Figure1: Average Index Scores for High- and Middle-Income Countries, by Year

 

 

Testing covariates

My paper uses panel regressions (with fixed effects for countries and years) to show the relationships between the strength of copyright exceptions and other economic variables. The main results are as follows. (further details in the paper):

  • Exceptions related to ICT technologies tend to be stronger (on average) in countries with larger ICT sectors, and exceptions for educational uses are stronger in countries with higher educational attainments.

 

  • Exceptions related to both ICT technologies and educational uses tend to be weaker (on average) in countries where the copyright industries have a higher relative share of GDP.

 

  • Within each country, there is a positive correlation between both indices and GDP per capita, though it is only significant for Tech. Rather than describing the difference between high- and middle-income countries, this finding implies that as economic output increased in each country, counties tended (on average) to strengthen copyright exceptions for ICT technologies.

 

Conclusion

This post has given an overview of my working paper, which presents PIJIP’s User Rights Database, a novel dataset designed to measure changes in 24 nations’ laws on copyright exceptions over time. It demonstrated variation in exceptions by category, by countries’ income group, and over time. The User Rights Database is unique among sources of information on copyright exceptions because others are static. It is my hope that researchers can use the dataset to add to the relatively small body of empirical research in this area.

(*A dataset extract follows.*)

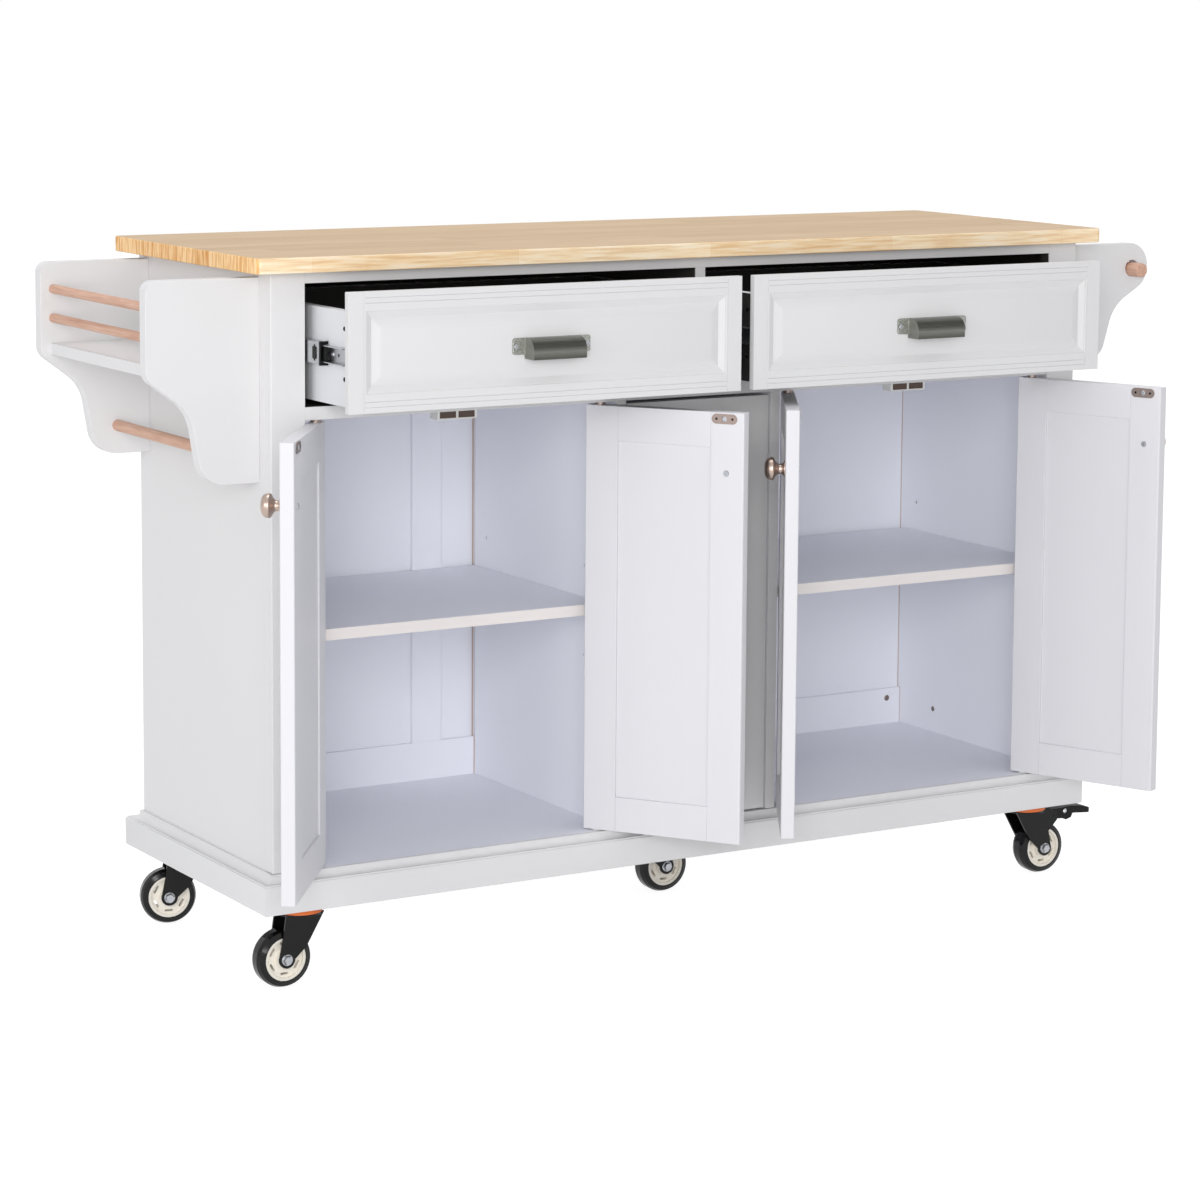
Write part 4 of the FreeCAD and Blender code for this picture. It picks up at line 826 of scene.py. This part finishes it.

Finally, the User Rights Database is an ongoing project. As we find new survey respondents with the expertise needed to answer detailed questions about the history of their countries’ copyright law, and the willingness to spend time on the survey, the database will gradually expand to cover additional countries.


[1] Some countries in the dataset have data going back to 1970. However, there is annual data for most countries in the dataset from 1990 to 2016.